Jillian Dempsey, University of North Carolina at Chapel Hill, United States
Jillian L. Dempsey is a professor at the University of North Carolina at Chapel Hill, and currently holds the Bowman and Gordon Gray Distinguished Term Professorship. She is the Deputy Director of the Center for Hybrid Approaches in Solar Energy to Liquid Fuels (CHASE). Her research group explores charge transfer processes associated with solar fuel production, including proton-coupled electron transfer reactions and electron transfer across interfaces. Her research bridges molecular and materials chemistry and relies heavily on methods of physical inorganic chemistry, including transient absorption spectroscopy and electrochemistry. She also dedicates time to advancing electrochemistry education for all chemists.
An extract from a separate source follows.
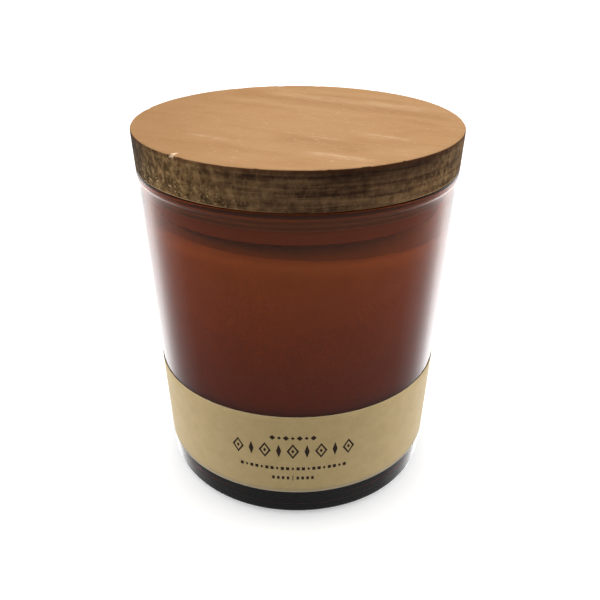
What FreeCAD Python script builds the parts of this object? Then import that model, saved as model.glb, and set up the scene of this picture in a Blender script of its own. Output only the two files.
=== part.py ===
"""Container candle in an amber glass tumbler with a turned wooden lid.

Row frame, millimetres: +Z up, origin at the centre of the foot, on the surface that the jar stands on.
The printed side of the paper label faces -Y, and the label's overlapped seam is at the back, on +Y.
Rest position: lid on, its underside just clear of the rim, its plug and seal inside the mouth.

Each function below returns one solid. The jar, label, wax, wick and their small parts stay together.
The lid and its seal lift off along +Z.
"""

import FreeCAD
import Part
import math
import os

# ---- Driving dimensions, millimetres ----

# Glass tumbler: a slightly tapered wall with a beaded rim and a thick base.
JAR_HEIGHT = 93.2
WALL_RADIUS_AT_LABEL = 39.96  # outside radius at the label's lower edge
WALL_SLOPE = 0.0455  # radius gained per millimetre of height
BEAD_RADIUS = 44.05  # outside radius of the rounded rim
RIM_ROUND = 1.3  # radius of the rim's round section
BEAD_BLEND = 0.8  # hollow under the bead
HEEL_ROUND = 2.3  # rounding from the wall to the foot
FOOT_INNER_RADIUS = 31.5  # the foot stands on a flat ring outside this radius
PUNT_RADIUS = 29.0  # recess under the base
PUNT_DEPTH = 1.8
BASE_THICKNESS = 9.0
INNER_RADIUS_AT_FLOOR = 36.6
FLOOR_ROUND = 5.0

# Paper label: a band round the lower wall, its ends overlapped at the back.
LABEL_BOTTOM = 8.76
LABEL_TOP = 35.4
PAPER = 0.15
GLUE_LINE = 0.05
OVERLAP_DEGREES = 12.0

# Wooden lid: one turned piece, a disc above and a plug below.
LID_TOP_RADIUS = 44.5
LID_BOTTOM_RADIUS = 44.05
LID_THICKNESS = 10.3
LID_SEAT_GAP = 0.05
LID_EDGE_ROUND = 0.5
PLUG_RADIUS = 39.6
PLUG_DEPTH = 9.65
PLUG_CHAMFER = 0.8

# Silicone seal: a band in the plug's groove with three lips.
GROOVE_RADIUS = 37.8
GROOVE_TOP_BELOW_RIM = 2.0
SEAL_HEIGHT = 3.3
SEAL_BAND_RADIUS = 39.45
LIP_COUNT = 3
LIP_THICKNESS = 0.55
LIP_CLEARANCE = 0.2
SEAL_SIDE_CLEARANCE = 0.05

# Wax: filled to below the plug, its surface set at a slight tilt, high on the -X side.
WAX_LEVEL = 80.75
WAX_SLOPE = 0.0485
WAX_GAP = 0.06  # where the wax has drawn back from the glass

# Wick, the steel tab that holds it, and the adhesive disc under the tab.
WICK_RADIUS = 1.3
WICK_ABOVE_WAX = 2.4
TAB_RADIUS = 10.0
TAB_THICKNESS = 0.4
TAB_COLLAR_HEIGHT = 6.0
TAB_COLLAR_WALL = 0.35
TAB_RIB_RADIUS = 7.0
TAB_RIB_HEIGHT = 0.5
TAB_RIB_WIDTH = 1.2
STICKER_RADIUS = 9.0
STICKER_THICKNESS = 0.9

# Blank round paper sticker in the recess under the base.
BASE_STICKER_RADIUS = 25.0

# ---- Worked out from the dimensions above ----

UP = FreeCAD.Vector(0, 0, 1)
CENTRE = FreeCAD.Vector(0, 0, 0)
RIM_CENTRE_RADIUS = BEAD_RADIUS - RIM_ROUND
RIM_CENTRE_HEIGHT = JAR_HEIGHT - RIM_ROUND
INNER_RADIUS_AT_RIM = BEAD_RADIUS - 2 * RIM_ROUND
LID_SEAT = JAR_HEIGHT + LID_SEAT_GAP
PLUG_BOTTOM = LID_SEAT - PLUG_DEPTH
SEAL_TOP = JAR_HEIGHT - GROOVE_TOP_BELOW_RIM
SEAL_BOTTOM = SEAL_TOP - SEAL_HEIGHT
WICK_TOP = WAX_LEVEL + WICK_ABOVE_WAX
TAB_BOTTOM = BASE_THICKNESS + STICKER_THICKNESS


def outer_radius(height):
    """Outside radius of the glass wall."""
    return WALL_RADIUS_AT_LABEL + WALL_SLOPE * (height - LABEL_BOTTOM)


def inner_radius(height):
    """Inside radius of the glass wall, from the floor up to the rim's round section."""
    share = (height - BASE_THICKNESS) / (RIM_CENTRE_HEIGHT - BASE_THICKNESS)
    return INNER_RADIUS_AT_FLOOR + share * (INNER_RADIUS_AT_RIM - INNER_RADIUS_AT_FLOOR)


# ---- Helpers ----


def point(radius, height):
    """A point of a profile, in the plane that is turned about +Z."""
    return FreeCAD.Vector(radius, 0, height)


def line(start, end):
    return Part.LineSegment(start, end).toShape()


def turned(edges, degrees=360.0):
    """The solid made by turning a closed profile about +Z."""
    face = Part.Face(Part.Wire(edges))
    solid = face.revolve(CENTRE, UP, degrees)
    return solid if solid.Volume > 0 else solid.reversed()


def turned_outline(corners, degrees=360.0):
    """The same, for a profile of straight sides given as (radius, height) corners."""
    points = [point(*corner) for corner in corners]
    return turned([line(a, b) for a, b in zip(points, points[1:] + points[:1])], degrees)


def rounded(solid, radius, places):
    """The solid with its circular edges at these (radius, height) places rounded."""
    chosen = []
    for edge in solid.Edges:
        if not isinstance(edge.Curve, Part.Circle):
            continue
        for ring_radius, height in places:
            same_ring = abs(edge.Curve.Radius - ring_radius) < 0.02
            same_height = abs(edge.Curve.Center.z - height) < 0.02
            if same_ring and same_height:
                chosen.append(edge)
    if len(chosen) < len(places):
        raise ValueError(f"found {len(chosen)} of the edges at {places}")
    return solid.makeFillet(radius, chosen)


def cylinder(radius, bottom, top):
    return Part.makeCylinder(radius, top - bottom, FreeCAD.Vector(0, 0, bottom), UP)


# ---- Jar and what stays with it ----


def bead_foot():
    """Height at which the rim's round section leaves the outside of the wall."""
    low, high = RIM_CENTRE_HEIGHT - RIM_ROUND, RIM_CENTRE_HEIGHT
    for _ in range(40):
        middle = (low + high) / 2
        drop = RIM_CENTRE_HEIGHT - middle
        bulge = RIM_CENTRE_RADIUS + math.sqrt(RIM_ROUND**2 - drop**2)
        low, high = (middle, high) if bulge < outer_radius(middle) else (low, middle)
    return low


def glass_jar():
    foot_height = bead_foot()
    wall_foot = point(outer_radius(0), 0)
    wall_top = point(outer_radius(foot_height), foot_height)
    rim_top = point(RIM_CENTRE_RADIUS, JAR_HEIGHT)
    rim_inside = point(INNER_RADIUS_AT_RIM, RIM_CENTRE_HEIGHT)
    floor_edge = point(INNER_RADIUS_AT_FLOOR, BASE_THICKNESS)
    floor_centre = point(0, BASE_THICKNESS)
    punt_centre = point(0, PUNT_DEPTH)
    punt_edge = point(PUNT_RADIUS, PUNT_DEPTH)
    foot_inside = point(FOOT_INNER_RADIUS, 0)
    solid = turned(
        [
            line(foot_inside, wall_foot),
            line(wall_foot, wall_top),
            Part.Arc(wall_top, rim_top, rim_inside).toShape(),
            line(rim_inside, floor_edge),
            line(floor_edge, floor_centre),
            line(floor_centre, punt_centre),
            line(punt_centre, punt_edge),
            line(punt_edge, foot_inside),
        ]
    )
    solid = rounded(solid, HEEL_ROUND, [(outer_radius(0), 0)])
    solid = rounded(solid, FLOOR_ROUND, [(INNER_RADIUS_AT_FLOOR, BASE_THICKNESS)])
    return rounded(solid, BEAD_BLEND, [(outer_radius(foot_height), foot_height)])


def label_layer(lift, degrees):
    """One layer of the label's paper, lifted this far off the glass, over this angle."""
    corners = []
    for height, out in ((LABEL_BOTTOM, 0), (LABEL_BOTTOM, PAPER), (LABEL_TOP, PAPER), (LABEL_TOP, 0)):
        corners.append((outer_radius(height) + GLUE_LINE + lift + out, height))
    return turned_outline(corners, degrees)


def paper_label():
    overlap = label_layer(PAPER, OVERLAP_DEGREES)
    overlap.rotate(CENTRE, UP, 90 - OVERLAP_DEGREES / 2)
    return label_layer(0, 360.0).fuse(overlap).removeSplitter()


def adhesive_disc():
    return cylinder(STICKER_RADIUS, BASE_THICKNESS, TAB_BOTTOM)


def wick_tab():
    """Stamped steel disc with a stiffening rib and a collar that grips the wick."""
    plate = cylinder(TAB_RADIUS, TAB_BOTTOM, TAB_BOTTOM + TAB_THICKNESS)
    collar_radius = WICK_RADIUS + TAB_COLLAR_WALL
    collar = cylinder(collar_radius, TAB_BOTTOM, TAB_BOTTOM + TAB_COLLAR_HEIGHT)
    rib_foot = TAB_BOTTOM + TAB_THICKNESS
    rib = turned_outline(
        [
            (TAB_RIB_RADIUS - TAB_RIB_WIDTH / 2, rib_foot),
            (TAB_RIB_RADIUS + TAB_RIB_WIDTH / 2, rib_foot),
            (TAB_RIB_RADIUS + TAB_RIB_WIDTH / 4, rib_foot + TAB_RIB_HEIGHT),
            (TAB_RIB_RADIUS - TAB_RIB_WIDTH / 4, rib_foot + TAB_RIB_HEIGHT),
        ]
    )
    solid = plate.fuse(collar).fuse(rib).removeSplitter()
    wick_hole = cylinder(WICK_RADIUS, TAB_BOTTOM, TAB_BOTTOM + TAB_COLLAR_HEIGHT)
    return solid.cut(wick_hole)


def wick():
    return cylinder(WICK_RADIUS, TAB_BOTTOM, WICK_TOP)


def wax_fill():
    """The wax fits the inside of the glass and closes round the wick, its tab and the adhesive disc."""
    top = PLUG_BOTTOM
    body = turned_outline(
        [
            (0, BASE_THICKNESS + WAX_GAP),
            (INNER_RADIUS_AT_FLOOR - WAX_GAP, BASE_THICKNESS + WAX_GAP),
            (inner_radius(top) - WAX_GAP, top),
            (0, top),
        ]
    )
    body = rounded(
        body, FLOOR_ROUND, [(INNER_RADIUS_AT_FLOOR - WAX_GAP, BASE_THICKNESS + WAX_GAP)]
    )
    reach = 2 * LID_TOP_RADIUS
    above = Part.makeBox(2 * reach, 2 * reach, reach, FreeCAD.Vector(-reach, -reach, 0))
    above.rotate(CENTRE, FreeCAD.Vector(0, 1, 0), math.degrees(math.atan(WAX_SLOPE)))
    above.translate(FreeCAD.Vector(0, 0, WAX_LEVEL))
    for inside in (above, wick(), wick_tab(), adhesive_disc()):
        body = body.cut(inside)
    return body.Solids[0]


def base_sticker():
    bottom = PUNT_DEPTH - PAPER
    return cylinder(BASE_STICKER_RADIUS, bottom, PUNT_DEPTH)


# ---- Lid and its seal ----


def wooden_lid():
    lid_top = LID_SEAT + LID_THICKNESS
    corners = [
        (0, PLUG_BOTTOM),
        (PLUG_RADIUS - PLUG_CHAMFER, PLUG_BOTTOM),
        (PLUG_RADIUS, PLUG_BOTTOM + PLUG_CHAMFER),
        (PLUG_RADIUS, SEAL_BOTTOM - SEAL_SIDE_CLEARANCE),
        (GROOVE_RADIUS, SEAL_BOTTOM - SEAL_SIDE_CLEARANCE),
        (GROOVE_RADIUS, SEAL_TOP + SEAL_SIDE_CLEARANCE),
        (PLUG_RADIUS, SEAL_TOP + SEAL_SIDE_CLEARANCE),
        (PLUG_RADIUS, LID_SEAT),
        (LID_BOTTOM_RADIUS, LID_SEAT),
        (LID_TOP_RADIUS, lid_top),
        (0, lid_top),
    ]
    solid = turned_outline(corners)
    return rounded(
        solid, LID_EDGE_ROUND, [(LID_BOTTOM_RADIUS, LID_SEAT), (LID_TOP_RADIUS, lid_top)]
    )


def lid_seal():
    """A flat silicone band with thin lips that reach towards the glass."""
    seal = turned_outline(
        [
            (GROOVE_RADIUS + SEAL_SIDE_CLEARANCE, SEAL_BOTTOM),
            (SEAL_BAND_RADIUS, SEAL_BOTTOM),
            (SEAL_BAND_RADIUS, SEAL_TOP),
            (GROOVE_RADIUS + SEAL_SIDE_CLEARANCE, SEAL_TOP),
        ]
    )
    pitch = (SEAL_HEIGHT - LIP_THICKNESS) / (LIP_COUNT - 1)
    for count in range(LIP_COUNT):
        bottom = SEAL_BOTTOM + count * pitch
        top = bottom + LIP_THICKNESS
        tip = inner_radius(bottom) - LIP_CLEARANCE
        root = SEAL_BAND_RADIUS - 0.2
        lip = turned_outline(
            [(root, bottom), (tip, bottom + LIP_THICKNESS / 3), (tip, top), (root, top)]
        )
        seal = seal.fuse(lip)
    return seal.removeSplitter()


NODES = {
    "glass_jar": glass_jar,
    "paper_label": paper_label,
    "wax_fill": wax_fill,
    "wick": wick,
    "wick_tab": wick_tab,
    "wick_tab_sticker": adhesive_disc,
    "base_sticker": base_sticker,
    "wooden_lid": wooden_lid,
    "lid_seal": lid_seal,
}


def main():
    os.makedirs("parts", exist_ok=True)
    for name, build in NODES.items():
        solid = build()
        if not solid.isValid() or len(solid.Solids) != 1:
            raise ValueError(f"{name} is not one valid solid")
        solid.exportStep(f"parts/{name}.step")
        print(f"{name}: {solid.Volume / 1000:.2f} cm3")


main()
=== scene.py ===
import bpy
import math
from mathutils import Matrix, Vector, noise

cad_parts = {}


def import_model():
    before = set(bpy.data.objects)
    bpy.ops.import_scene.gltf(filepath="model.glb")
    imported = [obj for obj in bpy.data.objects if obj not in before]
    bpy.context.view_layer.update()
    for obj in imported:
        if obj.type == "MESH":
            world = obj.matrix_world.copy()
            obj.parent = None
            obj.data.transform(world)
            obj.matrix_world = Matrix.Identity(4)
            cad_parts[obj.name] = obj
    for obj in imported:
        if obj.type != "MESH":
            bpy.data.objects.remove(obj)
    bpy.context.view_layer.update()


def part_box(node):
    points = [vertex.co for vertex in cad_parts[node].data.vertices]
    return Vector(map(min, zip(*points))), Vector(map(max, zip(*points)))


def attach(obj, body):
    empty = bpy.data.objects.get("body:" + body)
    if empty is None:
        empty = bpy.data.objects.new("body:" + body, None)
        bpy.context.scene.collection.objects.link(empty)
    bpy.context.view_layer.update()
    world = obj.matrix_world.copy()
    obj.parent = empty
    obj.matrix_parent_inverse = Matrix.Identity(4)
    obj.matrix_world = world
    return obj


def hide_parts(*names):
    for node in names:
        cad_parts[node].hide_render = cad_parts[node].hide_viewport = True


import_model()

# Container candle in an amber glass tumbler with a turned wooden lid.
# Metres, in the row frame: +Z up, the foot's centre at the origin, the label's printed side facing -Y.

MM = 0.001

# ---- Places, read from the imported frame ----


def reach(node):
    """A turned CAD node's outside radius."""
    low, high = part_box(node)
    return max(high.x, high.y, -low.x, -low.y)


def span(node):
    """A CAD node's lowest and highest points."""
    low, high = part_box(node)
    return low.z, high.z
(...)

Robert Hoye, University of Oxford, United Kingdom
Robert Hoye is an Associate Professor of Inorganic Chemistry at the University of Oxford, where he is also a Fellow of St. John’s College and a Royal Academy of Engineering Senior Research Fellow. Prof. Hoye completed his PhD at the University of Cambridge (2012-2014). Afterwards, he was a postdoc at MIT (2015-2016), before returning to the University of Cambridge as a College Research Fellow (2016-2019). In 2020, he moved to Imperial College London as a Lecturer, then Senior Lecturer (Aug. 2022 -). In Oct. 2022, he moved to Oxford as Associate Professor. Prof. Hoye’s group focuses on developing inorganic semiconductors for energy applications, particularly focussing on lead-free perovskite-inspired materials. His group’s research spans from fundamentals (including spectroscopy and computations) to materials synthesis and applications in photovoltaics, light-emitting diodes and detectors.